Entretanto, a localidade começou a ser interesse do mercado imobiliário nos anos 70 por fazer fronteira com bairros valorizados como Graça e Ondina. A proximidade do Calabar com estas regiões era fonte de tensão. Os vizinhos ricos não desejavam conviver com a população menos abastada e, por isso, disseminavam a ideia de que o local era insalubre e ocupado por marginais. 

A partir da forma como o local era retratado nos veículos de comunicação, os moradores iniciaram um movimento de questionamento que resultou na formação de um grupo de jovens, na década de 70, explica o mestrando em História Social pela Ufba, Samuel Santos Freitas.

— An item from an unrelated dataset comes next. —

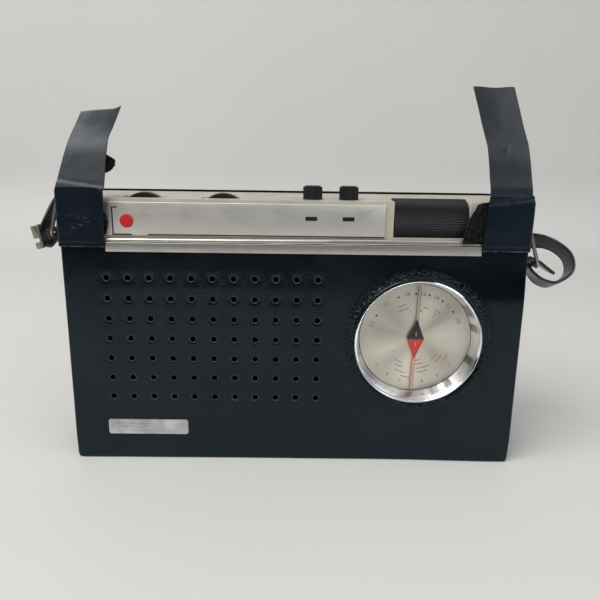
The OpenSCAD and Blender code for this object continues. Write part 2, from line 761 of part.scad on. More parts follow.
module potentiometers() {
    color([0.5, 0.5, 0.5]) for (x = [volume_x, tone_x]) difference() {
        union() {
            rod_y(x, wheel_y + wheel_t / 2 + 0.6, wheel_z, 5.2, 5);
            block([x - 5, wheel_y + wheel_t / 2 + 2, 80], [x + 5, wheel_y + wheel_t / 2 + 4.6, wheel_z]);
        }
        rod_y(x, wheel_y, wheel_z, 1.5 + gap, 9);
    }
}

// Ridged button cap, its collar under the top wall, and its stem
module push_button(x) {
    color([0.1, 0.1, 0.11]) translate([x, button_y, 0]) {
        translate([0, 0, inside_top - 0.6]) linear_extrude(button_top - inside_top + 0.2)
            ribbed_outline(button_d / 2, 0.12, 40);
        translate([0, 0, button_top - 0.5]) cylinder(h = 0.5, r = button_d / 2 - 0.6);
        translate([0, 0, inside_top - 1.5]) cylinder(h = 1.2, r = 4.4);
        translate([0, 0, 87]) cylinder(h = inside_top - 87.6, r = stem_r);
    }
}

module long_wave_button() { push_button(long_wave_x); }
module medium_wave_button() { push_button(medium_wave_x); }

// Coil spring between the switch block and a button's collar
module button_spring(x) {
    low_z = switch_top + 0.3;
    high_z = inside_top - 1.9;
    turns = 4;
    steps = turns * 14;
    wire = 0.25;
    radius = 2.7;
    points = [for (i = [0 : steps], k = [0 : 5]) let (
            turn = 360 * turns * i / steps,
            reach = radius + wire * cos(60 * k),
            rise = low_z + (high_z - low_z) * i / steps + wire * sin(60 * k))
        [reach * cos(turn), reach * sin(turn), rise]];
    faces = concat([[5, 4, 3, 2, 1, 0]], [[for (k = [0 : 5]) 6 * steps + k]],
        [for (i = [0 : steps - 1], k = [0 : 5])
            [6 * i + k, 6 * i + (k + 1) % 6, 6 * i + 6 + (k + 1) % 6, 6 * i + 6 + k]]);
    color([0.7, 0.7, 0.72]) translate([x, button_y, 0]) polyhedron(points, faces, convexity = 10);
}

module long_wave_spring() { button_spring(long_wave_x); }
module medium_wave_spring() { button_spring(medium_wave_x); }

module switch_block() {
    low_x = long_wave_x - 6;
    high_x = medium_wave_x + 6;
    color([0.35, 0.3, 0.25]) difference() {
        block([low_x, button_y - 4, 80], [high_x, button_y + 4.5, switch_top]);
        for (x = [long_wave_x, medium_wave_x])
            translate([x, button_y, 83]) cylinder(h = 20, r = stem_r + gap);
    }
}

// ---------- speaker ----------

// Places a speaker part: Z of the part runs from the front face backwards
module at_speaker() {
    translate([speaker_x, inside_front_y + 0.5, speaker_z]) rotate([-90, 0, 0]) children();
}

module speaker_frame() {
    color([0.45, 0.45, 0.46]) at_speaker() rotate_extrude()
        polygon([[speaker_r - 3.5, 0], [speaker_r, 0], [speaker_r, 1.2], [speaker_r - 2.4, 1.2],
            [14.2, 12], [14.2, 13], [11, 13], [11, 12], [13.2, 12], [speaker_r - 4.2, 0.6]]);
}

module speaker_cone() {
    color([0.1, 0.1, 0.1]) at_speaker() rotate_extrude()
        polygon([[speaker_r - 8.4, 1], [speaker_r - 8, 1.4], [8, 10.6], [0, 8.2], [0, 7.7], [8, 9.9]]);
}

module speaker_magnet() {
    color([0.3, 0.3, 0.32]) at_speaker() translate([0, 0, 13.1]) cylinder(h = 7.4, r = 13);
}

module grille_cloth() {
    color([0.08, 0.08, 0.08]) block([hole_x - 4, inside_front_y + 0.05, hole_z - 6],
        [2 * speaker_x - hole_x + 4, inside_front_y + 0.35, hole_z + hole_rows * hole_pitch - 2]);
}

// ---------- electronics ----------

module circuit_board() {
    notch = [battery_x - 4, 33.5];
    color([0.55, 0.38, 0.18]) difference() {
        block([-80, board_y, 6], [80, board_y + board_t, 84]);
        block([notch[0], board_y - cut, 5], [81, board_y + board_t + cut, notch[1]]);
    }
}

module ferrite_rod() {
    color([0.2, 0.2, 0.21]) rod_x(-64, 11.5, 92.5, 4, 128);
}

module antenna_coils() {
    color([0.6, 0.3, 0.15]) for (x = [-56, 38]) difference() {
        rod_x(x, 11.5, 92.5, 4.9, 18);
        rod_x(x - cut, 11.5, 92.5, 4 + gap, 20);
    }
}

module if_cans() {
    color([0.7, 0.7, 0.72]) for (i = [0 : 2])
        block([-4 + 9.5 * i, board_y + board_t + gap, 62], [3 + 9.5 * i, board_y + board_t + 9.2, 69]);
}

module capacitors() {
    color([0.2, 0.3, 0.55]) for (place = [[-66, 18, 3.2], [-54, 18, 4], [-40, 20, 4], [12, 44, 3.2]])
        rod_y(place[0], board_y + board_t + gap, place[1], place[2], 9);
}

module battery() {
    color([0.15, 0.16, 0.18]) block([battery_x, -3, 4.6], [battery_x + 48.5, 14.4, 31]);
}

// Snap-contact strip on the battery's end
module battery_clip() {
    color([0.1, 0.1, 0.1]) block([battery_x - 2.4, -2, 6], [battery_x - 0.1, 13.4, 29]);
}

case_front_panel();
case_gusset();
case_back_panel();
case_front_trim();
badge_plate();
corner_band(-1);  // corner_band_left
corner_band(1);  // corner_band_right
front_strap(left_strap_outline(), -1);  // front_strap_left
front_strap(right_strap_outline(), 1);  // front_strap_right
snap_socket(-1);  // snap_socket_left
snap_socket(1);  // snap_socket_right
inner_ply_left();
inner_ply_right();
rear_tab(-1);  // rear_tab_left
rear_tab(1);  // rear_tab_right
snap_stud(-1);  // snap_stud_left
snap_stud(1);  // snap_stud_right
ring_rivets();
ring_tabs();
d_rings();
carry_strap();
strap_clip();
cabinet_front();
cabinet_back();
cabinet_screws();
cabinet_ledge();
control_panel();
dial_bezel();
dial_lens();
dial_plate();
pointer_black();
pointer_red();
pointer_bar();
gang_rotor();
gang_frame();
tuning_drum();
drive_brackets();
guide_pulley_front();
guide_pulley_corner();
guide_pulley_top();
drive_cord();
volume_wheel();
tone_wheel();
potentiometers();
long_wave_button();
medium_wave_button();
long_wave_spring();
medium_wave_spring();
switch_block();
speaker_frame();
speaker_cone();
speaker_magnet();
grille_cloth();
circuit_board();
ferrite_rod();
antenna_coils();
if_cans();
capacitors();
battery();
battery_clip();
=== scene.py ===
"""Looks of a small transistor radio standing in a leather slip case.

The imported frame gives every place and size. Lengths in this script are millimetres, and piece() turns
them into metres. Front is -Y and up is +Z.
"""

import json
import math

import bmesh
import bpy
import numpy as np
from mathutils import Matrix, Vector, noise


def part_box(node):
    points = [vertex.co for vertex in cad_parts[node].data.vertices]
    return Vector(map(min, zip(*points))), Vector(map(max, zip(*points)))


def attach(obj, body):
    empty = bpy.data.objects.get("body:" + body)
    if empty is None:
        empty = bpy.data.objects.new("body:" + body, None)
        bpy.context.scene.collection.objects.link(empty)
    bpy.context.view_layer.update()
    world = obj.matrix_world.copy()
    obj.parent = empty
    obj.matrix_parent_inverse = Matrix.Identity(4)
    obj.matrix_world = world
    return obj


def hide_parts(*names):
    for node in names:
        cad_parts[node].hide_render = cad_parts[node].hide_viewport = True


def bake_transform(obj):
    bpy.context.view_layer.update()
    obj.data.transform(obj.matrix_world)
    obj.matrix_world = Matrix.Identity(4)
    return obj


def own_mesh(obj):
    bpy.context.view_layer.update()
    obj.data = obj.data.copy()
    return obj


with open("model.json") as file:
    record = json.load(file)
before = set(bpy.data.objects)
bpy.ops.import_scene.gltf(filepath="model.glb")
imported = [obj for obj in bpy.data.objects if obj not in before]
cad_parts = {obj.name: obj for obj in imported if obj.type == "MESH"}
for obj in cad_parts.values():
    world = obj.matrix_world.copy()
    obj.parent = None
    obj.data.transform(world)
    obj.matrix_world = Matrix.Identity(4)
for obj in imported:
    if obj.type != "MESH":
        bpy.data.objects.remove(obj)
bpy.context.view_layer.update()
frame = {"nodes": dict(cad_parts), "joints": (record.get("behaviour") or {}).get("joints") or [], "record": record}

MM = 0.001
CASE = "case"


# ---------- places taken from the frame ----------


def box_mm(node):
    low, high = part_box(node)
    return np.array(low) / MM, np.array(high) / MM


def middle(node):
    low, high = box_mm(node)
    return (low + high) / 2


def node_points(node):
    """A CAD node's own vertices, in millimetres."""
    return np.array([v.co for v in frame["nodes"][node].data.vertices]) / MM


JOINTS = {joint["name"]: joint for joint in frame["joints"]}

gusset_low, gusset_high = box_mm("case_gusset")
back_low, back_high = box_mm("case_back_panel")
panel_low, panel_high = box_mm("case_front_panel")
bezel_low, bezel_high = box_mm("dial_bezel")
cloth_low, cloth_high = box_mm("grille_cloth")

CASE_X = gusset_high[0]
BACK_Y = back_high[1]
FRONT_Y = -BACK_Y
LEATHER_T = back_high[1] - back_low[1]
FRONT_TOP = panel_high[2]
CORNER_R = 1.6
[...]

O conglomerado de jovens originou a associação de moradores do Calabar, no início da década de 80. Com a movimentação política, a população do bairro fortaleceu a luta pelo local, com a manifestação em prol do direito à moradia e a infraestrutura, em 11 de maio de 1981. Como fruto do protesto, a Prefeitura, à época gerida por Mário Kertész, iniciou as obras de urbanização no Calabar.

Um ano depois, em 1982, o movimento criou a escola aberta do Calabar, que até os dias de hoje educa crianças do bairro. “A escola tinha como objetivo empoderar essas crianças e pré-adolescentes, sabemos a dificuldade de moradores da periferia conseguir os objetivos. Nos anos 80, quase nenhum morador tinha nível superior e hoje temos uma gama enorme de pessoas formadas pelas universidades. Isso dá um orgulho danado”, pontua Nilza de Jesus Santos, que é ex-presidente da associação de moradores do bairro.

Desde que começou a lecionar no bairro há 35 anos, Nilza observa a evolução da infraestrutura do Calabar, que, para ela, é resultado da luta de seus moradores. "O Calabar nunca teve a estrutura imobiliária que possui agora. Atualmente, ele tem cara de bairro. No passado, o local sofria com problemas estruturais, como o esgoto a céu aberto", afirma Nilza.

Também foi na década de 80, que os moradores do Calabar começaram a perceber o aumento do uso de drogas no bairro, afirma o pesquisador em História Social. “Com o consumo de drogas, os líderes da comunidade começaram a criar ações para diminuir o uso de entorpecentes, com palestras e discussões sobre o tema”, explica Freitas.

Em 1987, a família Floquet começou a aparecer no noticiário atretala ao tráfico na região. A ligação da família com os holofotes do crime começou quando uma guarnição da PM, comandada pelo tenente Paulo Cunha invadiu o Calabar, atrás de ladrões de carro. Três homens foram presos - dois deles apareceram mortos - e o encanador Jorge Luiz Floquet, nunca foi achado, embora um fotógrafo do extinto Jornal da Bahia, Paulo Neves, tenha registrado sua imagem sendo levado pelos policiais.

Desde então, outros membros da família envolvidos em tráfico e roubos a bancos foram mortos. Entre eles, o assaltante de banco, José Floquet, vulgo Negão, e Leandro Floquet, acusado pela polícia de ser o mentor de chacina do Alto das Pombas, em junho de 2008. Em dezembro de 2019, Edeilson da Silva Miranda, conhecido como Coco, foi morto. Ele era apontado como um dos últimos dos Floquet. Atualmente, a facção Comando da Paz (CP) detém o domínio do tráfico no Calabar. A rival Bonde do Maluco (BDM) atua no Alto das Pombas.

Até hoje, apesar da pacificação, a questão do tráfico ainda existe na comunidade. Moradores relatam que jovens envolvidos com o tráfico respeitam a história do Calabar e sua luta por melhorias e direitos. É como se um houvesse sido firmado um acordo entre a comunidade e quem atua na ilegalidade para manter a boa convivência no local. "Todo mundo passa para lá e para cá. Nunca houve problemas na escola e na biblioteca, nós somos respeitados", afirma uma moradorora do bairro.